Fast and highly accurate phase unwrapping algorithm for displacement retrieval using self-mixing interferometry sensor

Abstract

Self-Mixing interferometry (SMI) has been widely used for displacement, vibration and velocity measurement applications. Many phase unwrapping methods are proposed for high precision measurement. However, most of these methods are compute-intensive and non-real-time in nature due to time-consuming iterative processing, which hinders the development of real-time SMI based sensor for sensing applications. On the other hand, available computationally lighter real-time methods have a very low measurement precision, limiting them to applications not demanding high accuracy measurement. Thus, in this work, a much simpler and highly accurate modified phase unwrapping method (MPUM) is proposed. MPUM is based on two steps processing. The first step of the algorithm is rough phase retrieval, where the wrapped rough phase of the normalized SMI signal is directly unwrapped using a simple threshold-based approach. In second step, this rough unwrapped phase is cleaned to extract desired target displacement by applying a simple phase localization technique. The proposed method is not only simpler and computationally lighter compared to previously proposed methods, but also improves measurement resolution. Furthermore, the proposed method can work for all three (Weak, moderate and strong) feedback regime signals. MPUM was tested for a variety of simulated and experimental SMI signals, and results were compared with already proposed conventional phase unwrapping methods.
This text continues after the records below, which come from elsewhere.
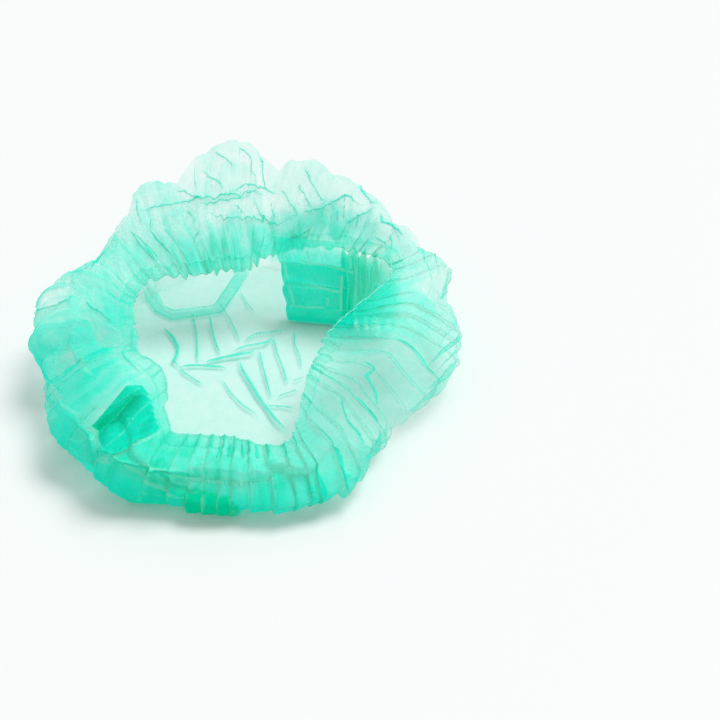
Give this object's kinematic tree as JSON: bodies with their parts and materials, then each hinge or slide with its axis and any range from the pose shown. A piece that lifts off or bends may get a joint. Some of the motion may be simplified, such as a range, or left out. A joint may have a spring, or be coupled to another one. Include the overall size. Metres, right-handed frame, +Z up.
{
  "type": "disposable hair cover cap",
  "caption": "Pleated disposable hair cover cap, opened and lying mouth up, with elastic hems that meet in a crimped seal at each side.",
  "frame": {"origin": "middle of the flat floor that the crown rests on", "axes": "+Z up out of the mouth, +X towards the right seal's side, -Y towards the low front of the rim"},
  "size_m": [0.2369, 0.2328, 0.0906],
  "materials": {
    "fabric": "thin spunbonded nonwoven, translucent, finely crinkled",
    "hem": "two plies of the same nonwoven, gathered",
    "elastic": "thin covered elastic thread",
    "seal": "many plies welded and crimped flat"
  },
  "bodies": {
    "root": {"crown": "fabric", "hem_front": "hem", "hem_back": "hem", "elastic_front": "elastic", "elastic_back": "elastic", "pleat_stack_right": "fabric", "pleat_stack_left": "fabric", "end_seal_left": "seal", "end_seal_right": "seal"}
  },
  "joints": []
}
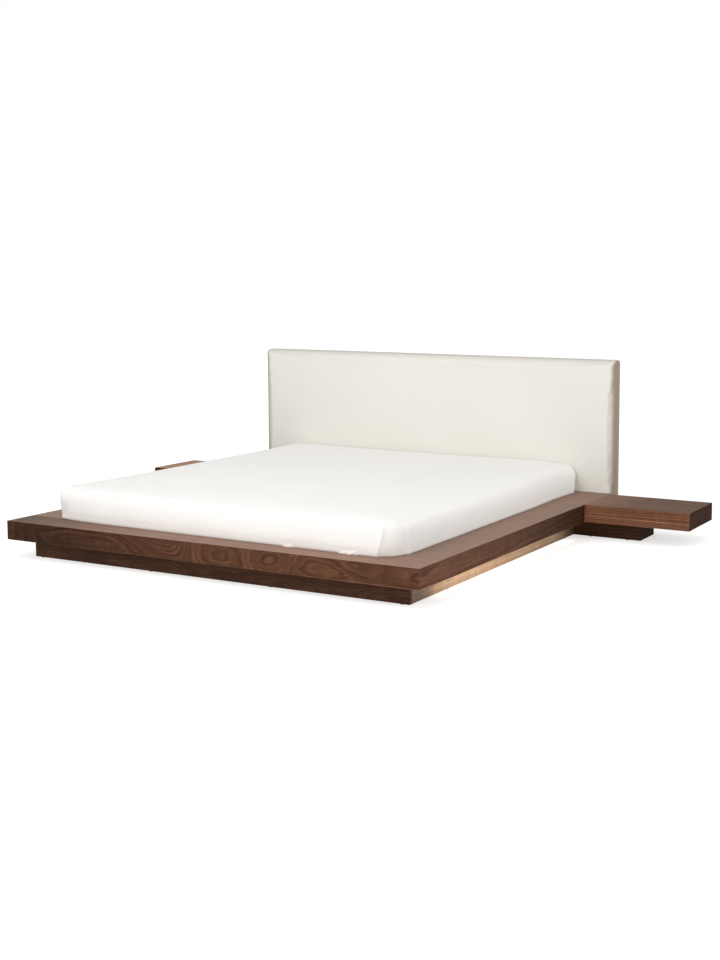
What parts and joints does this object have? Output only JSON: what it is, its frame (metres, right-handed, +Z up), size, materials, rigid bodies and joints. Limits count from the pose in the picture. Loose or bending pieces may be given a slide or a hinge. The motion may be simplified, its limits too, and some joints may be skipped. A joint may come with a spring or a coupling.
{
  "type": "platform bed",
  "caption": "Low platform bed with a set-back plinth, a flush nightstand slab on each side, an upholstered headboard, sprung slats and a loose mattress.",
  "frame": {"origin": "on the floor under the middle of the bed's overall width and depth", "axes": "+X to the right of someone who looks at the bed from its foot, +Y from the foot to the headboard, +Z up"},
  "size_m": [3.432, 2.252, 0.914],
  "materials": {
    "walnut_veneer": "open-grained walnut veneer, satin lacquer",
    "plinth_veneer": "darker walnut veneer, satin lacquer",
    "pine": "planed softwood, unfinished",
    "birch": "laminated birch, smooth",
    "black_plastic": "moulded black plastic",
    "zinc_steel": "zinc-plated steel",
    "mattress_fabric": "white knitted cotton cover",
    "mattress_foam": "open-cell foam",
    "headboard_foam": "open-cell foam",
    "headboard_fabric": "ivory woven upholstery fabric",
    "back_cloth": "thin non-woven dust cloth"
  },
  "bodies": {
    "bed": {"foot_rail": "walnut_veneer", "foot_rail_inner_board": "pine", "side_rail_left": "walnut_veneer", "side_rail_right": "walnut_veneer", "side_rail_inner_board_left": "pine", "side_rail_inner_board_right": "pine", "side_rail_blocks": "pine", "head_rail": "walnut_veneer", "plinth_foot_board": "plinth_veneer", "plinth_head_board": "plinth_veneer", "plinth_side_left": "plinth_veneer", "plinth_side_right": "plinth_veneer", "plinth_cross_front": "pine", "plinth_cross_rear": "pine", "plinth_corner_blocks": "pine", "floor_glides": "black_plastic", "nightstand_left": "walnut_veneer", "nightstand_right": "walnut_veneer", "nightstand_inner_board_left": "pine", "nightstand_inner_board_right": "pine", "nightstand_base_left": "plinth_veneer", "nightstand_base_right": "plinth_veneer", "slat_ledge_left": "pine", "slat_ledge_right": "pine", "centre_beam": "pine", "centre_leg_front": "zinc_steel", "centre_leg_middle": "zinc_steel", "centre_leg_rear": "zinc_steel", "centre_leg_feet": "black_plastic", "beam_hangers": "zinc_steel", "slat_side_holders": "black_plastic", "slat_centre_holders": "black_plastic", "slat_row_01": "birch", "slat_row_02": "birch", "slat_row_03": "birch", "slat_row_04": "birch", "slat_row_05": "birch", "slat_row_06": "birch", "slat_row_07": "birch", "slat_row_08": "birch", "slat_row_09": "birch", "slat_row_10": "birch", "slat_row_11": "birch", "slat_row_12": "birch", "joining_plates": "zinc_steel", "plate_screws": "zinc_steel", "dowels": "birch", "headboard_top_rail": "pine", "headboard_bottom_rail": "pine", "headboard_stiles": "pine", "headboard_legs": "pine", "headboard_panel": "birch", "headboard_foam": "headboard_foam", "headboard_cover": "headboard_fabric", "headboard_back_cloth": "back_cloth", "headboard_brackets": "zinc_steel", "headboard_bolts": "zinc_steel"},
    "mattress": {"mattress_cover": "mattress_fabric", "mattress_comfort_foam": "mattress_foam", "mattress_core": "mattress_foam"}
  },
  "joints": [
    {"name": "mattress_lift", "type": "slide", "parent": "bed", "child": "mattress", "axis": [0, 0, 1], "range_m": [0, 0.35]}
  ]
}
MPUM has a measurement precision of around 10.7 nm (λ0/73), compared to conventional phase unwrapping methods having precision ranging from λ0/10 to λ0/40. MPUM is 66.8% faster than PUM and improved displacement measurement by 67.2% compared to PUM. Such a high precision and computationally much simpler method will be a critical step for the development of an embedded real-time system for autonomous measurements using an SMI sensor.